C’est finalement souvent une facilité de certains mecs qui écrivent des chroniques, qui ont une deadline et décident d’aller du point A au point B le plus rapidement possible. Ils jettent quelques mots en l’air. C’est juste de la paresse. Parmi les gens qui disent que mes textes sont abstraits, je n’ai encore jamais rencontré une personne capable de me donner des exemples concrets de ce qu’il veut dire. Si tu dis qu’une chose est abstraite, ça sous entend juste que tu comprends qu’elle est abstraite alors qu’il est probable que les autres ne le voient pas. C’est aussi pour ça qu’on en a marre de parler de notre musique.

A : « Black Up » est sorti il y a environ un an maintenant.
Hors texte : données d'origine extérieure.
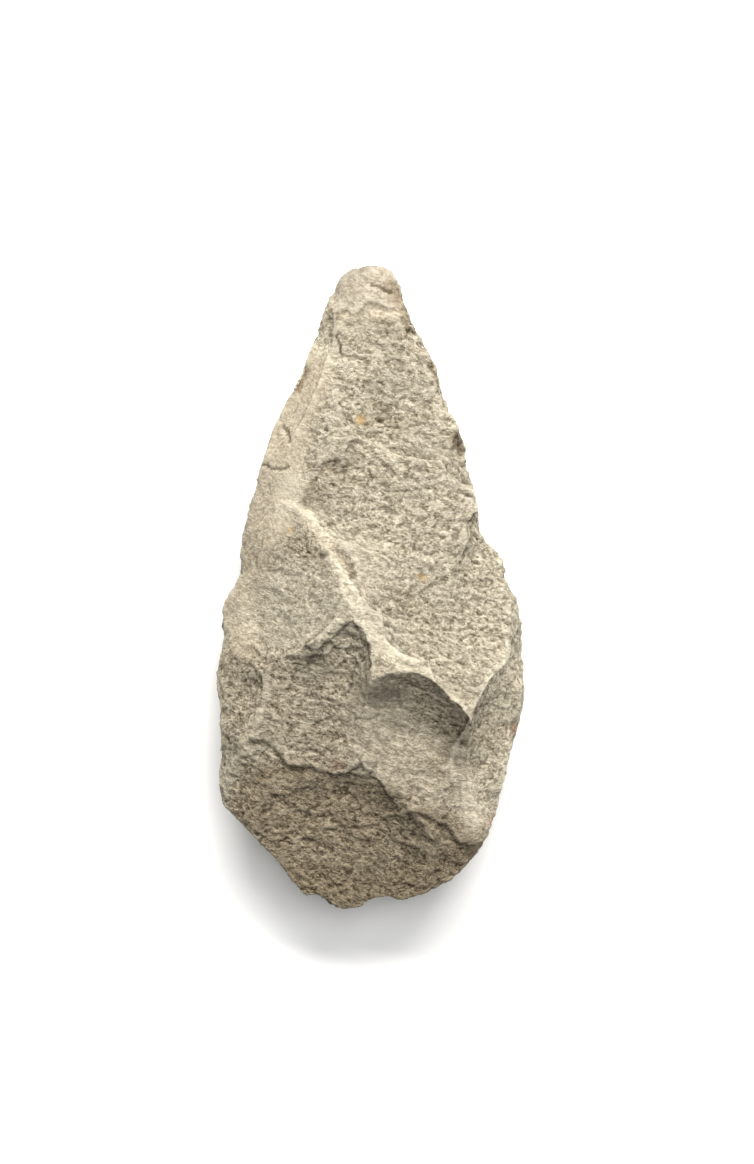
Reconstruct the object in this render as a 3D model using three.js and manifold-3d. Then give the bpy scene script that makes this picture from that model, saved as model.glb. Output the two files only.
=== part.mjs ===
// A pear-shaped stone hand axe, knapped on both faces from one slab of coarse stone.
// Millimetres, +Z up. It lies on the flat spot of its back: +Y runs from butt to tip, +X across.
import * as THREE from "three";
import { mergeVertices } from "three/addons/utils/BufferGeometryUtils.js";
import Module from "manifold-3d";

const wasm = await Module();
wasm.setup();

// Driving dimensions.
const LENGTH = 190;
const WIDTH = 92;
const FRONT_RISE = 25; // crown of the blank over the cutting edge
const BACK_RISE = 23; // crown of the blank under it
const FULLNESS = 2.6; // power of the blank's section: 2 is a parabola, more is blunter
const TIP_TAPER = 0.9; // how much less it is towards the tip, where the profile runs straighter
const EDGE_HEIGHT = 22; // cutting edge over the surface that the axe lies on
const FRONT_CROWN = [17, -31]; // where the upper face of the blank is highest
const BACK_CROWN = [1, -12]; // and where the lower face is lowest
const STONE = { color: 0xb4a88f, roughness: 0.95, metalness: 0 };

// The outline, as shares of the half width and half length, clockwise from the tip.
const OUTLINE = [
  [0.04, 1.0], [0.17, 0.97], [0.24, 0.86], [0.31, 0.79], [0.41, 0.7], [0.46, 0.63], [0.53, 0.53],
  [0.61, 0.45], [0.63, 0.36], [0.7, 0.26], [0.74, 0.15], [0.86, 0.1], [0.89, 0.03], [0.99, -0.07],
  [0.98, -0.18], [1.0, -0.28], [0.96, -0.41], [0.88, -0.55], [0.83, -0.67], [0.72, -0.8],
  [0.56, -0.89], [0.34, -0.95], [0.05, -0.992], [-0.3, -0.992], [-0.46, -0.94], [-0.58, -0.86],
  [-0.8, -0.75], [-0.97, -0.65], [-0.97, -0.5], [-0.97, -0.38], [-1.0, -0.27], [-0.95, -0.17],
  [-0.95, -0.05], [-0.86, 0.02], [-0.83, 0.15], [-0.75, 0.3], [-0.69, 0.41], [-0.57, 0.56],
  [-0.45, 0.67], [-0.36, 0.78], [-0.29, 0.88], [-0.18, 0.97],
];

// A flake scar: struck at a point of the edge, it ran inwards along run, climbing over its length.
// rise is the height of its rim over its floor, and cup how flat the floor is before the rim.
const FRONT_SCARS = [
  // the upper face, from the step under the tip down to the wedge
  { strike: [0, 45, 12], run: 92, climb: -11, length: 42, width: 60, rise: 2.5, cup: 6 },
  { strike: [24, 58, 4], run: 185, climb: 7, length: 34, width: 40, rise: 1.5, cup: 4 },
  { strike: [34, 34, 8], run: 186, climb: 3.5, length: 54, width: 48, rise: 1.6, cup: 6 },
  { strike: [42, 27, 4.5], run: 198, climb: 13, length: 56, width: 76, rise: 2, cup: 6 },
  { strike: [46, 6, 2], run: 205, climb: 19, length: 50, width: 36, rise: 4, cup: 5 },
  { strike: [46, -4, 3], run: 233, climb: 26, length: 42, width: 46, rise: 3, cup: 5 },
  // left edge, from the tip down
  { strike: [-22, 62, 0], run: 340, climb: 30, length: 9, width: 56, rise: 2, cup: 3 },
  { strike: [-36, 26, 0], run: 348, climb: 34, length: 14, width: 60, rise: 3, cup: 3 },
  { strike: [-48, -31, 2], run: 344, climb: 18, length: 19, width: 32, rise: 3, cup: 5 },
  // the stair of big hollows
  { strike: [-46, 0, 3], run: 8, climb: 19, length: 43, width: 50, rise: 4, cup: 5 },
  { strike: [-34, -66, 7], run: 68, climb: 4, length: 52, width: 60, rise: 6, cup: 5 },
  { strike: [-17, -50, 10.5], run: 74, climb: 7, length: 42.5, width: 24, rise: 5, cup: 5 },
  { strike: [14, -60, 10.5], run: 105, climb: 8, length: 38, width: 44, rise: 8, cup: 7 },
  { strike: [-18, -98, -3], run: 90, climb: 11, length: 50, width: 84, rise: 6, cup: 6 },
  { strike: [-46, -64, 0], run: 42, climb: 20, length: 26, width: 26, rise: 3, cup: 4 },
  { strike: [30, -94, -4], run: 108, climb: 24, length: 30, width: 40, rise: 5, cup: 4 },
  { strike: [44, -72, 0], run: 150, climb: 28, length: 22, width: 30, rise: 5, cup: 3 },
  // right margin
  { strike: [51, -48, -1], run: 163, climb: 25, length: 29, width: 96, rise: 7, cup: 6 },
  { strike: [28, -74, 6], run: 88, climb: 10, length: 33, width: 24, rise: 5, cup: 3 },
];
// The scars of the lower face, as seen from that side.
const BACK_SCARS = [
  { strike: [2, 94, 3], run: 268, climb: 4, length: 30, width: 26, rise: 2, cup: 4 },
  { strike: [-20, 62, 1], run: 322, climb: 19, length: 31, width: 50, rise: 2.5, cup: 4 },
  { strike: [18, 76, 0], run: 222, climb: 18, length: 30, width: 34, rise: 2.5, cup: 4 },
  { strike: [-34, 34, 2], run: 336, climb: 20, length: 38, width: 46, rise: 3, cup: 5 },
  { strike: [29, 44, 2], run: 210, climb: 19, length: 42, width: 50, rise: 3, cup: 5 },
  { strike: [-42, 6, 3], run: 355, climb: 23, length: 33, width: 50, rise: 3, cup: 5 },
  { strike: [40, 14, 2], run: 196, climb: 24, length: 33, width: 46, rise: 3, cup: 4 },
  { strike: [-48, -30, 2], run: 14, climb: 26, length: 34, width: 54, rise: 4, cup: 5 },
  { strike: [48, -18, 2], run: 170, climb: 25, length: 35, width: 52, rise: 3, cup: 4 },
  { strike: [-34, -68, 4], run: 52, climb: 21, length: 37, width: 50, rise: 4, cup: 5 },
  { strike: [44, -54, 2], run: 152, climb: 24, length: 36, width: 52, rise: 4, cup: 4 },
  { strike: [6, -99, 5], run: 96, climb: 16, length: 47, width: 68, rise: 4, cup: 5 },
];
const CHIPS = 44; // small ones round the edge, on one face and the other in turn

// A closed geometry as a solid for cutting.
function solidOf(geometry) {
  const bare = geometry.index ? geometry.toNonIndexed() : geometry.clone();
  bare.deleteAttribute("normal");
  bare.deleteAttribute("uv");
  const merged = mergeVertices(bare, 1e-3);
  const triVerts = new Uint32Array(merged.index.array);
  const vertProperties = merged.attributes.position.array;
  return new wasm.Manifold(new wasm.Mesh({ numProp: 3, vertProperties, triVerts }));
}

function outlineCurve() {
  const points = OUTLINE.map(([x, y]) => new THREE.Vector3((x * WIDTH) / 2, (y * LENGTH) / 2, 0));
  return new THREE.CatmullRomCurve3(points, true, "centripetal");
}

// The slab: the outline run straight through.
function slab() {
  const shape = new THREE.Shape();
  shape.setFromPoints(outlineCurve().getSpacedPoints(140).slice(0, -1));
  const geometry = new THREE.ExtrudeGeometry(shape, { depth: 2 * LENGTH, bevelEnabled: false, steps: 1 });
  geometry.translate(0, 0, -LENGTH);
  return solidOf(geometry);
}

// The lens: turned on a lathe, with its columns drawn out to an evened outline.
function lens() {
  const rings = 8;
  const columns = 64;
  const profile = [];
  for (let ring = rings; ring >= -rings; ring -= 1) {
    profile.push(new THREE.Vector2(1 - Math.abs(ring) / rings, ring < 0 ? -BACK_RISE : FRONT_RISE));
  }
  const outline = outlineCurve().getSpacedPoints(columns).slice(0, -1);
  const reach = 4;
  const even = outline.map((_, i) => {
    const sum = new THREE.Vector3();
    for (let k = -reach; k <= reach; k += 1) sum.add(outline[(i + k + columns) % columns]);
    return sum.divideScalar(2 * reach + 1);
  });
  const spare = 3;
  const stretch = (LENGTH / 2 + 2 * spare) / Math.max(...even.map(({ y }) => y));
  const geometry = new THREE.LatheGeometry(profile, columns);
  const position = geometry.attributes.position;
  for (let column = 0; column <= columns; column += 1) {
    const rim = even[column % columns].clone();
    rim.setLength(rim.length() + spare);
    rim.y *= stretch;
    profile.forEach(({ x: radius, y: rise }, ring) => {
      const crown = new THREE.Vector3(...(rise > 0 ? FRONT_CROWN : BACK_CROWN), 0);
      const out = rim.clone().sub(crown);
      const power = FULLNESS - TIP_TAPER * Math.max(0, out.y / out.length()) ** 2;
      crown.addScaledVector(out, radius).setZ(rise * (1 - radius ** power));
      position.setXYZ(column * profile.length + ring, crown.x, crown.y, crown.z);
    });
  }
  return solidOf(geometry);
}

// The tool that leaves one scar: a bowl whose foot is the scar's floor, with a tall flared head.
function scarTool({ strike, run, climb, length, width, rise, cup }) {
  const rings = width > 20 ? 5 : 3;
  const head = 30;
  const flare = 1.4;
  const profile = [];
  for (let ring = 0; ring <= rings; ring += 1) {
    const radius = Math.sin((ring / rings) * (Math.PI / 2));
    profile.push(new THREE.Vector2(radius, rise * radius ** cup));
  }
  profile.push(new THREE.Vector2(flare, head), new THREE.Vector2(0, head));
  const bowl = new THREE.LatheGeometry(profile, width > 20 ? 26 : 12);
  bowl.rotateX(Math.PI / 2);
  bowl.scale(length, width / 2, 1);
  bowl.rotateY(THREE.MathUtils.degToRad(-climb));
  bowl.rotateZ(THREE.MathUtils.degToRad(run));
  bowl.translate(...strike);
  return solidOf(bowl);
}

// A number from 0 to 1 that looks random and is the same each time.
function chance(index) {
  const value = Math.sin(index * 12.9898 + 4.1) * 43758.5453;
  return value - Math.floor(value);
}

// The chips of one face (1 upper, -1 lower), with x mirrored for the lower one.
function chipScars(face) {
  const curve = outlineCurve();
  const scars = [];
  for (let chip = face > 0 ? 0 : 1; chip < CHIPS; chip += 2) {
    const share = (chip + 0.8 * chance(chip)) / CHIPS;
    const point = curve.getPointAt(share % 1);
    const tangent = curve.getTangentAt(share % 1);
    scars.push({
      strike: [face * point.x, point.y, 0.5],
      run: THREE.MathUtils.radToDeg(Math.atan2(-tangent.x, face * tangent.y)) + 50 * (chance(chip + 100) - 0.5),
      climb: 34 + 14 * chance(chip + 200),
      length: 6 + 6 * chance(chip + 300) ** 2,
      width: 9 + 9 * chance(chip + 400),
      rise: 2,
      cup: 3,
    });
  }
  return scars;
}

// The ground under the lower face: it grinds the flat spot that the axe lies on.
function ground() {
  const block = new THREE.BoxGeometry(2 * WIDTH, 2 * LENGTH, WIDTH);
  block.translate(0, 0, -EDGE_HEIGHT - WIDTH / 2);
  return solidOf(block);
}

function knap() {
  let stone = slab().intersect(lens());
  for (const scar of [...FRONT_SCARS, ...chipScars(1)]) stone = stone.subtract(scarTool(scar));
  for (const scar of [...BACK_SCARS, ...chipScars(-1)]) {
    stone = stone.subtract(scarTool(scar).rotate([0, 180, 0]));
  }
  return stone.subtract(ground());
}

function geometryOf(solid) {
  const { vertProperties, triVerts } = solid.getMesh();
  const geometry = new THREE.BufferGeometry();
  geometry.setAttribute("position", new THREE.BufferAttribute(vertProperties, 3));
  geometry.setIndex(new THREE.BufferAttribute(triVerts, 1));
  geometry.computeVertexNormals();
  return geometry;
}

const axe = new THREE.Mesh(geometryOf(knap()), new THREE.MeshStandardMaterial(STONE));
axe.name = "hand_axe";
axe.position.z = EDGE_HEIGHT;

const handAxe = new THREE.Group();
handAxe.add(axe);
export default handAxe;
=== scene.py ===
"""A knapped stone hand axe, lying loose on a plain pale floor in soft studio light."""

import logging
import math
from dataclasses import dataclass
from enum import Enum

import bmesh
import bpy
import numpy as np
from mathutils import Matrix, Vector
from mathutils.kdtree import KDTree


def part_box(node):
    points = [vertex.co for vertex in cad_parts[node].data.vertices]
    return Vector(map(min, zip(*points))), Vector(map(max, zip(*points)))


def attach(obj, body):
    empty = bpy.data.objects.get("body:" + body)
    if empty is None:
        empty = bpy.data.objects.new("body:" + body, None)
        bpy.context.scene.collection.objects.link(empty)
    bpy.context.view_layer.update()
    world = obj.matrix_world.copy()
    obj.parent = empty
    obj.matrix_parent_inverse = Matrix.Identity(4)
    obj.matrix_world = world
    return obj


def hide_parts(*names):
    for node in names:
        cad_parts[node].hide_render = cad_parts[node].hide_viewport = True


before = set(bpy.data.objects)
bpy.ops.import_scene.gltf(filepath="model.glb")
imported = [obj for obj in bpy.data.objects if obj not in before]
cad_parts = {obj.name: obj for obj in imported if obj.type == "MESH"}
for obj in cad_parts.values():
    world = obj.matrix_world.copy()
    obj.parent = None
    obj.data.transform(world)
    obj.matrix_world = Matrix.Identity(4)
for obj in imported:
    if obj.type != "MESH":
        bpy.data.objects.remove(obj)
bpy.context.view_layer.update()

LOG = logging.getLogger("hand_axe")
MM = 0.001
SEED = 190

Colour = tuple[float, float, float]
Point2 = tuple[float, float]


class Mark(Enum):
    """What the skin of the stone shows at a mark; the value names the mesh attribute."""

    SMOOTH = "smooth_skin"
    WARM = "warm_skin"
    # paler skin, and painted light on crests, scar edges and shaded scars
    PALE_AND_LIT = "pale_and_painted_light_skin"
    # painted shade, and the browner skin of the butt
    SHADE_AND_BROWN = "painted_shade_and_brown_skin"
    # painted grey shade on the tip cap and left margin, which face the light
    GREY_SHADE = "painted_grey_shade"
    OCHRE = "ochre_spot"
    RUST = "rust_spot"
    # painted shade in the cracks
    CRACK_SHADE = "painted_crack_shade"
    WORN = "worn_ridge"


def smoothstep(low: float, high: float, value: np.ndarray) -> np.ndarray:
    """Eases from 0 at low to 1 at high.

    Args:
        low: Where the result starts to leave 0.
        high: Where the result reaches 1.
        value: The values to ease.

    Returns:
        The eased values, from 0 to 1.
    """
    t = np.clip((value - low) / (high - low), 0.0, 1.0)
    return t * t * (3.0 - 2.0 * t)


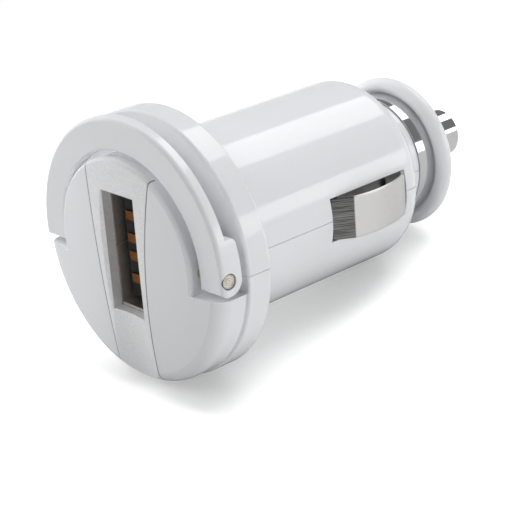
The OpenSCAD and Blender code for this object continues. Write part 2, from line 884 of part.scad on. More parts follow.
module output_capacitor() {
  color([0.15, 0.15, 0.2]) capacitor(can_y, -can_r - part_gap / 2);
}

// Choke: a ferrite bobbin with its winding
module choke_core() {
  color([0.2, 0.2, 0.2]) translate([board_x - 0.02, choke_y, port_z]) rotate([0, -90, 0]) rotate_extrude($fn = 64) {
    area([0, 0], [choke_r, choke_flange]);
    area([0, 0], [choke_r * 0.45, choke_h]);
    area([0, choke_h - choke_flange], [choke_r, choke_h]);
  }
}

module choke_winding() {
  turn_r = (choke_h - 2 * choke_flange) / 8;
  wound_r = choke_r - 2.2 * turn_r;
  color(copper) translate([board_x - 0.02, choke_y, port_z]) rotate([0, -90, 0]) rotate_extrude($fn = 64) {
    area([choke_r * 0.45 + 0.03, choke_flange + 0.03], [wound_r, choke_h - choke_flange - 0.03]);
    for (i = [1:3]) translate([wound_r, choke_flange + 2 * turn_r * i]) circle(turn_r * 0.9, $fn = 24);
  }
}

// Converter chip with four legs a side
module converter_chip() {
  body = [1.4, 3.9, 4.9];
  leg = [0.8, 0.55, 0.42];
  leg_pitch = 1.27;
  color(black) translate([board_back_x + 0.1 + body[0] / 2, chip_y, 0]) cube(body, center = true);
  color(steel) for (side = [-1, 1], i = [-1.5:1:1.5]) {
    translate([board_back_x + 0.02 + leg[0] / 2, chip_y + side * (body[1] + leg[1]) / 2, leg_pitch * i])
      cube([leg[0], leg[1] + 0.04, leg[2]], center = true);
  }
}

// Diode over its metal strip, whose two ends are the tabs
module diode() {
  body = [1.95, 2.6, 3.6];
  strip = [0.28, 1.4, 4.4];
  color(black) translate([board_back_x + 0.15 + body[0] / 2, diode_y, diode_z]) cube(body, center = true);
  color(steel) translate([board_back_x + 0.02 + strip[0] / 2, diode_y, diode_z]) cube(strip, center = true);
}

// Four small resistors in a row
module chip_resistors() {
  body = [0.5, 0.85, 1.6];
  color(black) for (i = [0:3]) {
    translate([board_back_x + 0.02 + body[0] / 2, resistor_y + 2 * body[1] * i, resistor_z])
      cube(body, center = true);
  }
}

upper_shell();
lower_shell();
front_cap();
face_plate();
pull_handle();
left_hinge_pin();
right_hinge_pin();
usb_shell();
usb_tongue();
usb_contact(contact_places[0]);  // usb_contact_1
usb_contact(contact_places[1]);  // usb_contact_2
usb_contact(contact_places[2]);  // usb_contact_3
usb_contact(contact_places[3]);  // usb_contact_4
left_ground_spring();
right_ground_spring();
left_spring_leg();
right_spring_leg();
end_band();
end_ring();
tip_contact();
tip_spring();
tip_terminal();
tip_lead();
circuit_board();
input_capacitor();
output_capacitor();
choke_core();
choke_winding();
converter_chip();
diode();
chip_resistors();
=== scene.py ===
# %% [markdown]
# # A car USB charger plug
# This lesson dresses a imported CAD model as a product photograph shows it: a glossy white plug for a
# car's lighter socket, with a silver face plate, a swing-out pull handle and bright metal contacts.
# Everything is in metres, in the CAD model's own frame: the port faces -Y, the sprung tip points to
# +Y and +Z is up. The first step loads that frame.

# %% Load the frame
import json
import math

import bmesh
import bpy
from mathutils import Matrix, Vector


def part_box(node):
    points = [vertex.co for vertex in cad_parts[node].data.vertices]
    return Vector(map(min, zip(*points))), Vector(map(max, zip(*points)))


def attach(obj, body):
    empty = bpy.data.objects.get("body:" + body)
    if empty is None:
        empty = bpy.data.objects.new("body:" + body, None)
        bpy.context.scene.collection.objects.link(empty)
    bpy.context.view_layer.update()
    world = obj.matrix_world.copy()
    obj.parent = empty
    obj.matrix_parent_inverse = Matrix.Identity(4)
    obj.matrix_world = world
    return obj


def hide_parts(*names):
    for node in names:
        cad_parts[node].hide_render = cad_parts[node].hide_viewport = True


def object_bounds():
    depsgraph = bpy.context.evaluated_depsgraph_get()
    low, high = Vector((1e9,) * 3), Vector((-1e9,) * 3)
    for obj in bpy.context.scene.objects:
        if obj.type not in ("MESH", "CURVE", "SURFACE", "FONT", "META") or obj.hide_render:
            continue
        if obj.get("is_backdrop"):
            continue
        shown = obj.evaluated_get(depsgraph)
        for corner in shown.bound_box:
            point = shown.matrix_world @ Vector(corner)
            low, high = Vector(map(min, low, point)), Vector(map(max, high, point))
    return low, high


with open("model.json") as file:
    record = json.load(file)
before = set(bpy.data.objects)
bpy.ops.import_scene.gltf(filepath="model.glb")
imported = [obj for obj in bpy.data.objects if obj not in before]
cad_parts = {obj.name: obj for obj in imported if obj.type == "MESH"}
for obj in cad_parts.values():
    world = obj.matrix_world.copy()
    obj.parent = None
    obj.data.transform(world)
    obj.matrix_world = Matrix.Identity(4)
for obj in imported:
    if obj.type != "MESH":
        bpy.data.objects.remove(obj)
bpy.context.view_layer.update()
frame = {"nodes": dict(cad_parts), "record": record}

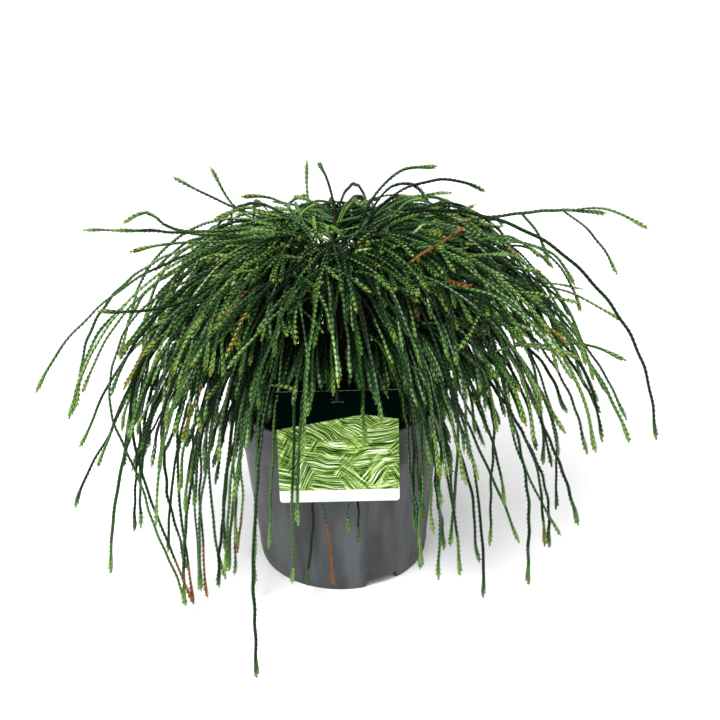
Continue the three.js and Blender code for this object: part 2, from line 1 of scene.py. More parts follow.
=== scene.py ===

Vous avez commencé à travailler à un nouvel album ?

T : Nous faisons constamment de la musique mais une de nos blagues les plus récurrentes est au sujet des gens qui disent se mettre « en mode album« . C’est quoi le « mode album” ? On peut être assis dans le van et développer six ou sept idées, et une seule sera utilisée à l’arrivée. Ou aucune. Ou toutes. Nous faisons constamment de la musique…

P : Mais ces gens font de la musique avec la finalité déjà en tête. Ils créent des morceaux pour servir leurs ambitions. En ce qui nous concerne, à peine un dixième de ce que nous produisons sera entendu un jour. Mais tout ce que nous produisons est nécessaire…

A : …à la création de ce dixième que vous utiliserez en définitive?

P : Non, ça nous est simplement nécessaire pour nous lever le matin et aller au bout de chaque journée.

T : C’est quelque chose que nous devons faire, tout simplement.

P : Mais pour que ce dixième existe, il faut d’abord de la pratique. Il faut sortir ses tripes, réaliser certaines idées. Ça peut être par compulsion, ça peut être un passe-temps, comme un voyage à Disneyland où tu monterais sur différents manèges en attendant de voir ce qui se passe. Pour nous, c’est une compulsion. Tout ce que nous pensons est rythmique, harmonique, présentation. Je n’arrête jamais d’y penser. Nous ne faisons pas parti de ces gens qui se mettent en « mode album » et qui se disent « Je dois réaliser cet album, il doit sortir et il me faut un morceau club et un morceau pour les filles« . Franchement, nous… On verra bien.